— START OF Records supplied —

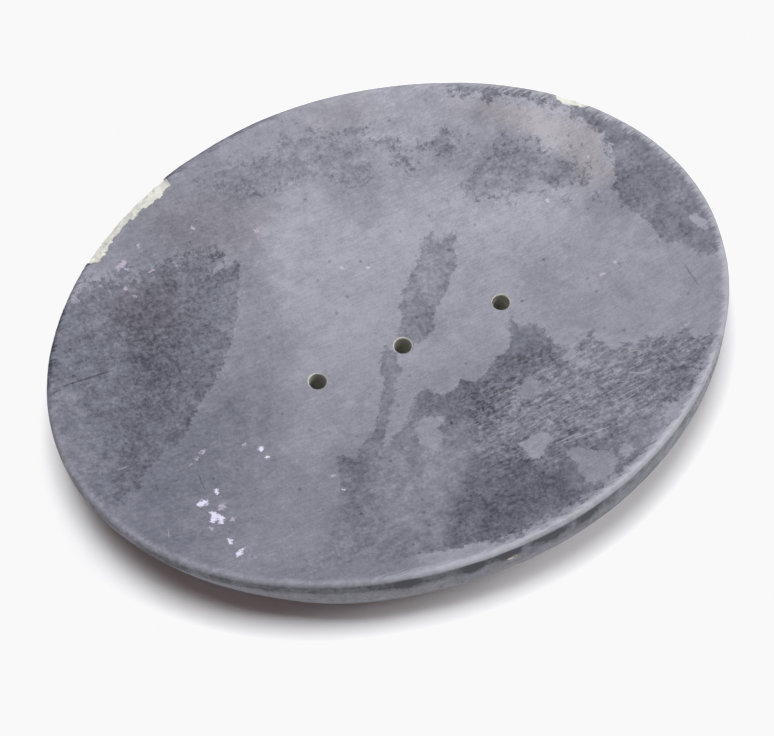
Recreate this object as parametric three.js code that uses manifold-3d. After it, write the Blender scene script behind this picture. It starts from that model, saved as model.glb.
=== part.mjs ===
// Oval soap dish carved from one piece of soapstone: a shallow hollow for the soap, three drain holes
// along its length, a rounded rim, a full belly below, and four rubber feet that lift it to drain.
// Millimetres, +Z up, +X along the dish. The origin is on the table, under the middle of the dish.
import * as THREE from "three";
import { mergeVertices } from "three/addons/utils/BufferGeometryUtils.js";
import Module from "manifold-3d";

// Driving dimensions
const LENGTH = 130;
const WIDTH = 102.3;
const HEIGHT = 17; // table to rim
const FOOT_HEIGHT = 2;
const HOLLOW_DEPTH = 8; // rim to the lowest point of the hollow
const DRAIN_DIAMETER = 3.2;
const DRAINS_X = [-15.8, 1.7, 22.2]; // drilled by eye, so not evenly spaced
const DRAINS_Y = -1.7;

// The rim and the side
const LIP_WIDTH = 1.4; // from the crest of the rim out to the side
const LIP_DROP = 1.3; // from the crest down to the upright part of the side
const BELLY_TOP = 11; // the side is upright above this height and rounds in below it
const BELLY_INSET = 18; // the flat base starts this far in from the side

// How far the carved outline wanders from a true ellipse, as shares of its radius
const THREE_LOBES = { share: 0.0037, turn: -0.742 };
const FOUR_LOBES = { share: 0.0036, turn: 0.219 };

// Feet
const FOOT_DIAMETER = 9;
const FOOT_EDGE = 0.5;
const FOOT_X = 34;
const FOOT_Y = 21;

// Roundness of the facets
const AROUND_DISH = 96;
const CURVE_STEPS = 9;
const AROUND_SMALL = 24;

const HALF_LENGTH = LENGTH / 2;
const HALF_WIDTH = WIDTH / 2;
const FLOOR = HEIGHT - HOLLOW_DEPTH;

const wasm = await Module();
wasm.setup();

function toSolid(geometry) {
  const bare = geometry.clone().deleteAttribute("normal").deleteAttribute("uv");
  const merged = mergeVertices(bare, 1e-4);
  return new wasm.Manifold(
    new wasm.Mesh({
      numProp: 3,
      vertProperties: new Float32Array(merged.attributes.position.array),
      triVerts: new Uint32Array(merged.index.array),
    }),
  );
}

function toGeometry(solid) {
  const mesh = solid.getMesh();
  const geometry = new THREE.BufferGeometry();
  geometry.setAttribute("position", new THREE.BufferAttribute(mesh.vertProperties, 3));
  geometry.setIndex(new THREE.BufferAttribute(mesh.triVerts, 1));
  geometry.computeVertexNormals();
  return geometry;
}

// A turned solid about +Z from an outline that starts and ends on the axis.
function turned(outline, steps, around) {
  return new THREE.LatheGeometry(outline.getPoints(steps), around).rotateX(Math.PI / 2);
}

// Half of the dish's section, as if it were round: base, belly, side, lip and hollow.
function dishSection() {
  const crest = HALF_LENGTH - LIP_WIDTH;
  return new THREE.Path()
    .moveTo(0, FOOT_HEIGHT)
    .lineTo(HALF_LENGTH - BELLY_INSET, FOOT_HEIGHT)
    .bezierCurveTo(
      HALF_LENGTH - 0.4 * BELLY_INSET, FOOT_HEIGHT,
      HALF_LENGTH, FOOT_HEIGHT + 3,
      HALF_LENGTH, BELLY_TOP,
    )
    .lineTo(HALF_LENGTH, HEIGHT - LIP_DROP)
    .quadraticCurveTo(HALF_LENGTH, HEIGHT, crest, HEIGHT)
    .bezierCurveTo(0.62 * crest, FLOOR + 1.2, 0.35 * crest, FLOOR, 0, FLOOR);
}

// Radius of the hand-carved oval at an angle round the dish.
function ovalRadius(angle) {
  const ellipse =
    (HALF_LENGTH * HALF_WIDTH) /
    Math.hypot(HALF_WIDTH * Math.cos(angle), HALF_LENGTH * Math.sin(angle));
  const wander =
    THREE_LOBES.share * Math.cos(3 * (angle - THREE_LOBES.turn)) +
    FOUR_LOBES.share * Math.cos(4 * (angle - FOUR_LOBES.turn));
  return ellipse * (1 + wander);
}

// Draws the round dish in to its oval. The rim keeps its section, and the middle stays in the middle.
function makeOval(geometry) {
  const places = geometry.attributes.position;
  for (let i = 0; i < places.count; i++) {
    const angle = Math.atan2(places.getY(i), places.getX(i));
    const inset = HALF_LENGTH - Math.hypot(places.getX(i), places.getY(i));
    const oval = ovalRadius(angle);
    const squeeze = 1 + (oval / HALF_LENGTH - 1) * (inset / HALF_LENGTH);
    const radius = Math.max(0, oval - inset * squeeze);
    places.setXY(i, radius * Math.cos(angle), radius * Math.sin(angle));
  }
  return geometry;
}

// The middle of the outline's box goes to the origin, because the wander moves it a little.
function centred(geometry) {
  geometry.computeBoundingBox();
  const middle = geometry.boundingBox.getCenter(new THREE.Vector3());
  return geometry.translate(-middle.x, -middle.y, 0);
}

function drain(x) {
  const drill = new THREE.CylinderGeometry(
    DRAIN_DIAMETER / 2, DRAIN_DIAMETER / 2, 2 * HEIGHT, AROUND_SMALL,
  );
  return toSolid(drill.rotateX(Math.PI / 2).translate(x, DRAINS_Y, 0));
}

function makeDish() {
  const carved = centred(makeOval(turned(dishSection(), CURVE_STEPS, AROUND_DISH)));
  const drilled = DRAINS_X.reduce((stone, x) => stone.subtract(drain(x)), toSolid(carved));
  const material = new THREE.MeshStandardMaterial({ color: 0x73757d, roughness: 0.55 });
  const mesh = new THREE.Mesh(toGeometry(drilled), material);
  mesh.name = "stone_dish";
  return mesh;
}

function makeFoot(name, x, y) {
  const radius = FOOT_DIAMETER / 2;
  const section = new THREE.Path()
    .moveTo(0, 0)
    .lineTo(radius - 2 * FOOT_EDGE, 0)
    .quadraticCurveTo(radius - FOOT_EDGE, 0, radius - FOOT_EDGE / 2, FOOT_EDGE)
    .lineTo(radius, FOOT_HEIGHT)
    .lineTo(0, FOOT_HEIGHT);
  const material = new THREE.MeshStandardMaterial({ color: 0x1d1d1f, roughness: 0.75 });
  const mesh = new THREE.Mesh(turned(section, 3, AROUND_SMALL), material);
  mesh.name = name;
  mesh.position.set(x, y, 0);
  return mesh;
}

const dish = new THREE.Group();
dish.add(makeDish());
for (const [end, x] of [["left", -FOOT_X], ["right", FOOT_X]])
  for (const [side, y] of [["front", -FOOT_Y], ["back", FOOT_Y]])
    dish.add(makeFoot(`foot_${side}_${end}`, x, y));

export default dish;
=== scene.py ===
"""Oval soap dish carved from one piece of soapstone, dyed dark grey, on four stick-on rubber feet.

The stone is a spun section drawn in to a hand-carved oval, drilled three times and chipped at the rim.
Lengths are millimetres while a piece is being shaped, and metres once it is in the scene.
"""

import math

import bmesh
import bpy
import numpy as np
from mathutils import Matrix, Vector, kdtree, noise
from mathutils.geometry import interpolate_bezier


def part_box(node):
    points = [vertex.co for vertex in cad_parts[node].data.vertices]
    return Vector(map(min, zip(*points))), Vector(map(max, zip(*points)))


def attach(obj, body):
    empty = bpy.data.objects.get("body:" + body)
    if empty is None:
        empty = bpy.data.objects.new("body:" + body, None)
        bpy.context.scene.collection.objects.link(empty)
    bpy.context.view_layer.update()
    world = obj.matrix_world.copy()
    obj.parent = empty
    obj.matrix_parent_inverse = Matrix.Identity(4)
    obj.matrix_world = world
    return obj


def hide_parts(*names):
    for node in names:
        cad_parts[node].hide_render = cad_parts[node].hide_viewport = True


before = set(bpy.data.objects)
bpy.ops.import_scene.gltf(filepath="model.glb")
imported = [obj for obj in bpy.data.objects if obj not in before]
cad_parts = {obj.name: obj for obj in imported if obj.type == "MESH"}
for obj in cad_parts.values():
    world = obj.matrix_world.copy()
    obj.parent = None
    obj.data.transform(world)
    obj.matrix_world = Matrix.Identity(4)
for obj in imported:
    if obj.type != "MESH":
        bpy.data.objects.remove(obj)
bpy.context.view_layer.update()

MM = 0.001
noise.seed_set(3)  # so that the chips and the painted edges come out the same each run

# The dish, from the frame
DISH_LOW, DISH_HIGH = (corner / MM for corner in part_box("stone_dish"))
HALF_LENGTH = 65
HALF_WIDTH = 51.15
BASE = DISH_LOW.z
HEIGHT = DISH_HIGH.z

# Its section. The lip is tighter than the plain design's
HOLLOW_DEPTH = 8
FLOOR = HEIGHT - HOLLOW_DEPTH
LIP_WIDTH = 1.0
LIP_DROP = 1.0
BELLY_TOP = 11
BELLY_INSET = 18
CREST = HALF_LENGTH - LIP_WIDTH

# The drain holes
DRAIN_RADIUS = 1.6
DRAINS_X = (-15.8, 1.7, 22.2)
DRAINS_Y = -1.7
MOUTH_WEAR = 0.24  # how far the worn edge of a hole reaches out over the stone

# How far the carved outline wanders from a true ellipse: lobes, share of the radius, turn
LOBES = ((3, 0.0037, -0.742), (4, 0.0036, 0.219))

# Where the side is drawn in below the rim: the middle of that stretch and how far it reaches each way, in
# degrees round the dish, how far in it goes, how far below the rim it starts and the height it comes in over
DRAWN_IN_MIDDLE = -166
DRAWN_IN_REACH = 48
DRAWN_IN_DEPTH = 2.4
DRAWN_IN_START = 1.8
DRAWN_IN_HEIGHT = 8

# The long flake that is broken off the rim: its first and last angle in degrees, its drop down the side,
# and how far it reaches in over the lip at shares of the way along
FLAKE_START, FLAKE_END = 117.4, 141.2
FLAKE_DROP = 1.0
FLAKE_WIDTHS = (
    (0, 0.8), (0.03, 2.6), (0.14, 3.1), (0.3, 2.6), (0.5, 2.0),
    (0.72, 1.8), (0.86, 2.5), (0.96, 2.2), (1, 0.8),
)

# Edges of the stone that turn more than this are sharp
SHARP_EDGE = math.radians(32)

# How fine the stone's mesh is
AROUND = 440
HOLLOW_RINGS = 112
LIP_RINGS = 12
UPRIGHT_RINGS = 6
BELLY_RINGS = 22
BASE_RINGS = 16


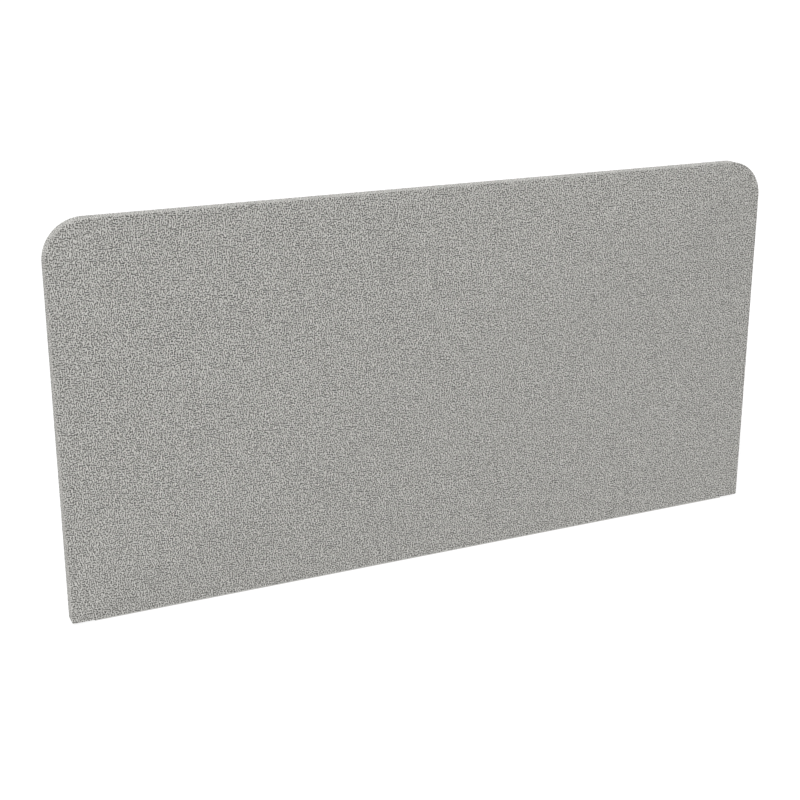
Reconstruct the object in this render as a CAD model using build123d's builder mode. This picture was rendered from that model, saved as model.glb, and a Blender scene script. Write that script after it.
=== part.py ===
from build123d import *
import os

# Desk divider screen: a fabric-covered, timber-framed acoustic panel with two rounded top corners.
# An aluminium track under its lower edge takes the bolts of desk brackets in two sliding nut plates.
# +X runs along the screen, +Y from the front face to the rear face, +Z up. The origin is the middle
# of the track's underside. Lengths are in millimetres.

# The screen as a whole
screen_width = 1600.0
screen_height = 800.0
screen_thickness = 30.0
corner_radius = 80.0
foot_corner_radius = 2.0

# Cover and padding
fabric_thickness = 1.0
liner_thickness = 2.0
wadding_thickness = 2.0
arris_radius = 1.5
seam_margin = 0.5
hem_width = 4.0
tab_length = 16.0
hem_gap = 0.2

# Timber frame and core
member_width = 45.0
bottom_rail_height = 60.0
corner_block_size = 140.0
corner_block_toe = 5.0
core_gap = 0.4

# Loose tenons of the frame joints
tenon_length = 40.0
tenon_width = 28.0
tenon_thickness = 8.0
tenon_side_gap = 0.1
tenon_end_gap = 1.0

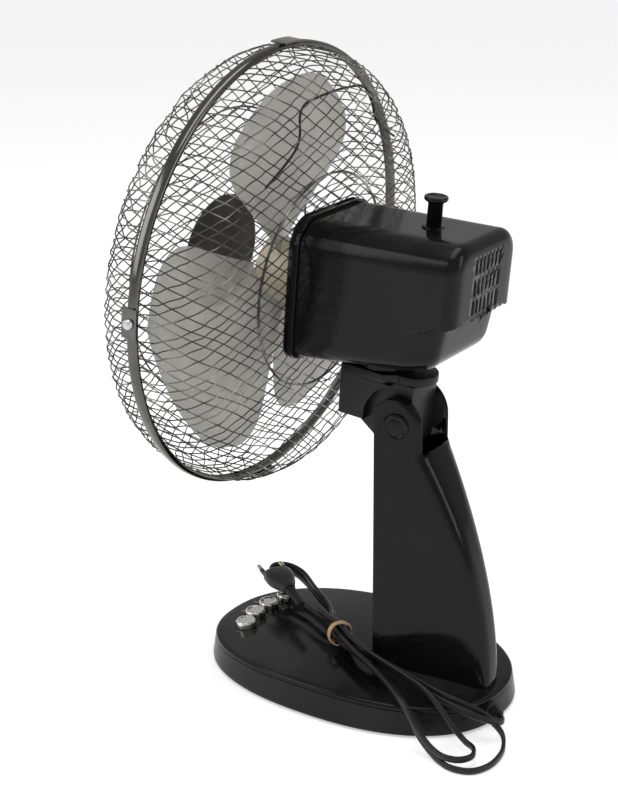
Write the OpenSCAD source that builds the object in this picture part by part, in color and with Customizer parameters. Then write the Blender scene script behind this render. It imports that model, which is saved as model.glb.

— END OF Records supplied —

● Directions: Your task is to print the lines from the one containing "const dish = new THREE.Group();" through the one containing "same each run", exactly and with nothing added.

● Expected output:
const dish = new THREE.Group();
dish.add(makeDish());
for (const [end, x] of [["left", -FOOT_X], ["right", FOOT_X]])
  for (const [side, y] of [["front", -FOOT_Y], ["back", FOOT_Y]])
    dish.add(makeFoot(`foot_${side}_${end}`, x, y));

export default dish;
=== scene.py ===
"""Oval soap dish carved from one piece of soapstone, dyed dark grey, on four stick-on rubber feet.

The stone is a spun section drawn in to a hand-carved oval, drilled three times and chipped at the rim.
Lengths are millimetres while a piece is being shaped, and metres once it is in the scene.
"""

import math

import bmesh
import bpy
import numpy as np
from mathutils import Matrix, Vector, kdtree, noise
from mathutils.geometry import interpolate_bezier


def part_box(node):
    points = [vertex.co for vertex in cad_parts[node].data.vertices]
    return Vector(map(min, zip(*points))), Vector(map(max, zip(*points)))


def attach(obj, body):
    empty = bpy.data.objects.get("body:" + body)
    if empty is None:
        empty = bpy.data.objects.new("body:" + body, None)
        bpy.context.scene.collection.objects.link(empty)
    bpy.context.view_layer.update()
    world = obj.matrix_world.copy()
    obj.parent = empty
    obj.matrix_parent_inverse = Matrix.Identity(4)
    obj.matrix_world = world
    return obj


def hide_parts(*names):
    for node in names:
        cad_parts[node].hide_render = cad_parts[node].hide_viewport = True


before = set(bpy.data.objects)
bpy.ops.import_scene.gltf(filepath="model.glb")
imported = [obj for obj in bpy.data.objects if obj not in before]
cad_parts = {obj.name: obj for obj in imported if obj.type == "MESH"}
for obj in cad_parts.values():
    world = obj.matrix_world.copy()
    obj.parent = None
    obj.data.transform(world)
    obj.matrix_world = Matrix.Identity(4)
for obj in imported:
    if obj.type != "MESH":
        bpy.data.objects.remove(obj)
bpy.context.view_layer.update()

MM = 0.001
noise.seed_set(3)  # so that the chips and the painted edges come out the same each run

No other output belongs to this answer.